The growing importance of ESG reflects a broader shift in the investment community toward recognizing the importance of sustainability and ethical governance. While the degree of strictness in ESG adherence varies, the trend is clear: integrating ESG criteria is becoming a standard practice among large investment funds, driven by both market forces and the evolving expectations of investors and regulators.

Why ESG Matters

Ignoring ESG considerations can lead to a wide host of problems for a company, which in turn can spill over to the shareholders. From a regulatory perspective, companies failing to comply with evolving environmental and social standards may face fines, legal penalties, or restrictions. Governments worldwide are increasingly implementing stringent regulations on carbon emissions, waste management, and labor practices. Investors increasingly demand transparency and accountability regarding ESG issues, and those companies lagging in these areas may find it challenging to operate at maximum efficiency or to attract investment. For a modern company being aware and working with ESG in mind has become an expectation from everything from employees to investors. Even large tech companies such as Microsoft and Apple, are in today's day and age expected to keep ESG criteria in mind during their day-to-day operations.

The Rise of “Ethical Investing”

Ethical investing is a term and concept that has that, just as ESG, has risen to prominence in recent years. Ethical investing is an approach where an individual investor (or fund) strictly adheres to ESG principles in order to be a force for positive change in the world. However, some investors also use this framework as guidance in order to invest in causes and companies they believe are doing good for society and the world as a whole. It can be things such as investing in green energy, a clothing company that uses ethical sourcing, food producers that focus on the ethical treatment of animals, and similar things.

Counterarguments Against ESG

However, ESG and all that it entails is not completely free of controversies. One major critique is the lack of standardization in ESG reporting. Unlike financial reporting, which follows established accounting principles, ESG metrics can vary widely between companies.

This inconsistency makes it difficult for investors to compare companies on a like-for-like basis. Different rating agencies often use their own methodologies, leading to discrepancies in ESG scores for the same company. This lack of uniform standards can undermine the reliability and credibility of ESG ratings.

Another point of criticism is the potential for "greenwashing." Some companies might engage in superficial or misleading practices to appear more environmentally friendly or socially responsible than they actually are. This can deceive investors who are looking to support genuinely sustainable practices. The emphasis on positive ESG ratings can incentivize companies to focus on improving their scores through marketing rather than making substantive changes to their operations.

Moreover, the economic implications of ESG investing are debated.
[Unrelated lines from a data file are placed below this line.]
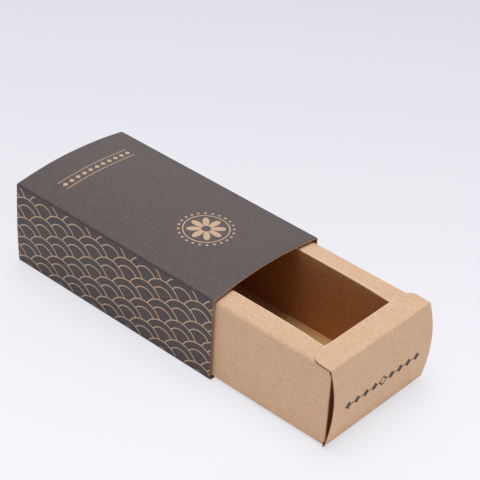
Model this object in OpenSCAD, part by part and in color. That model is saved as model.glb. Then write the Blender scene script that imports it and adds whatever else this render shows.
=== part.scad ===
// Sliding drawer gift box of folded paperboard, in millimetres.
// X is the width, Y the length, and +Z is up. The origin is the centre of the
// sleeve's underside, and the tray slides out towards -Y.
// The sleeve is one folded blank and the tray is another. Each flat of a blank
// is a piece of its own, and the pieces of one blank meet at its creases.

/* [Board] */
// Thickness of the paperboard
board_t = 0.45; // [0.35:0.05:0.55]
// Thickness of a glue line between two layers of board
glue_t = 0.1; // [0.06:0.02:0.14]

/* [Sleeve] */
// Width across the sleeve's lower creases
sleeve_w = 58; // [52:1:66]
// Length of the sleeve, mouth to mouth
sleeve_len = 106.4; // [96:0.2:120]
// Height of the sleeve's upper creases
sleeve_h = 36.9; // [33:0.1:42]
// Rise of the middle of the sleeve's top over its creases
sleeve_crown = 2.4; // [1.6:0.1:3]
// Outward bow of each side of the sleeve at mid-height
sleeve_bow = 0.4; // [0.2:0.1:0.6]
// Width of the flap that closes the sleeve's seam
seam_flap_w = 12; // [9:0.5:15]

/* [Tray] */
// Length of the tray between its end creases
tray_len = 106; // [96:0.2:106]
// How far the tray stands out of the sleeve's mouth
pull_out = 54.9; // [20:0.1:80]
// Width of the rim along each side of the tray
side_rim_w = 9.3; // [8:0.1:11]
// Depth of the strip that covers each end of the tray
end_strip_d = 11; // [10:0.1:13]
// Outward bow of each end panel
end_bow = 2.5; // [1.6:0.1:3]
// Height of the fullest part of the bow, as a share of the panel
end_bow_at = 0.57; // [0.45:0.01:0.65]
// How far each end of a strip reaches past the side wall
ear_reach = 0.6; // [0.4:0.1:0.8]
// Corner radius of the strip's ears
ear_r = 4; // [3:0.1:5]
// Taper of the strip's cut edge, from the opening to the ear
ear_taper = 11; // [6:1:14]
// Lean of the inner side walls, wider at the floor, in degrees
wall_lean = 2.5; // [1:0.5:4]
// Reach of the corner flaps behind the end panels
corner_flap_w = 12; // [9:0.5:14]
// Width of the foot flaps glued to the base
side_foot_w = 10; // [8:0.5:13]
// Width of the tuck flaps that lie on the floor
end_foot_w = 14; // [10:0.5:18]
// How far the tuck flaps stay clear of each side of the opening
tuck_inset = 3; // [1:0.5:5]

/* [Clearances] */
// Gap between the tray's ends and the sleeve's side, each side
side_gap = 0.27; // [0.24:0.01:0.4]
// Gap over the tray, to the sleeve's upper creases
top_gap = 0.35; // [0.3:0.05:0.5]
// Gap under the tray, over the seam flap
slide_gap = 0.2; // [0.2:0.05:0.3]

/* [Hidden] */

LEFT = -1;
RIGHT = 1;
FRONT = -1;
BACK = 1;

// Outside radii of the creases, tight to soft.
crease_r = 0.6;
soft_crease_r = 0.9;
rim_crease_r = 1.5;
inner_crease_r = 0.5;
// Clearance between neighbouring flaps of one blank, and around a tucked flap.
flap_gap = 0.1;
// Facet counts of small creases and of the long, shallow bows.
fine = 48;
bow_fine = 720;
// Angle by which a long bow laps its creases, so that they are one piece.
lap_a = 0.02;

// Printed board, plain board and glue.
print_colour = "#4e4847";
kraft_colour = "#c9a27d";
glue_colour = "#e4d3ae";

// Sleeve: levels and crease centres.
seam_z = board_t + glue_t;
crease_x = sleeve_w / 2 - crease_r;
crease_top_z = sleeve_h - crease_r;

// Tray: widths, set by the sleeve's inside.
end_w = sleeve_w - 2 * (board_t + side_gap);
body_w = end_w - 2 * ear_reach;
opening_w = body_w - 2 * side_rim_w;

// Tray: levels, from the seam flap up.
tray_z = seam_z + board_t + slide_gap;
base_top_z = tray_z + board_t;
floor_z = base_top_z + glue_t + board_t;
strip_top_z = sleeve_h - board_t - top_gap;
rim_top_z = strip_top_z - board_t;

// Tray: half length, and how far its middle is from the sleeve's middle.
tray_half = tray_len / 2;
tray_shift = sleeve_len / 2 + pull_out - tray_half;

// Tray: where the side walls end, just inside the corner flaps.
flap_face_y = tray_half - board_t - flap_gap;
wall_end_y = flap_face_y - crease_r;

// Tray: the leaning inner wall, between its upper and its lower crease.
lean_top = [opening_w / 2 + inner_crease_r, rim_top_z - inner_crease_r];
foot_in_r = crease_r - board_t;
lean_drop = lean_top[1] - (floor_z + foot_in_r);
lean_shift = (lean_drop * sin(wall_lean) - foot_in_r - inner_crease_r) / cos(wall_lean);
lean_len = lean_shift * sin(wall_lean) + lean_drop * cos(wall_lean);
foot_centre = [lean_top[0] + lean_shift, floor_z + foot_in_r];

// ---------- helpers ----------

function dir(a) = [cos(a), sin(a)];

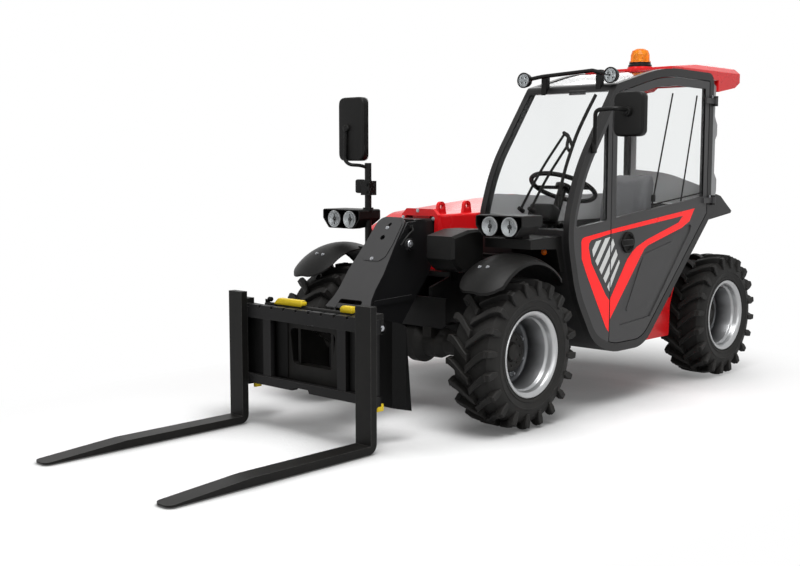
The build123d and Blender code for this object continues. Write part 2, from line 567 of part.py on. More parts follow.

Critics argue that prioritizing ESG factors may compromise financial returns. While some studies suggest that ESG-focused investments can perform well, others indicate that the emphasis on non-financial criteria might lead to suboptimal financial outcomes. This trade-off raises questions about the primary purpose of investing and whether it should be driven by ethical considerations or financial returns.

Additionally, there is concern about the subjectivity inherent in ESG criteria. Determining what qualifies as socially responsible or environmentally beneficial can be subjective and culturally dependent. This subjectivity can lead to biases in how ESG factors are assessed and valued.

Closing Words

While companies are being pushed towards being more and more aware and proactive in regard to ESG criteria, individual investors all have different approaches and mindsets. For some investors, investing in companies that align with their personal beliefs and values is very important. Other investors are strictly focused on placing capital in companies with the best opportunities for growth. There is no right or wrong way to go about ESG, and it is a decision that all investors must make for themselves.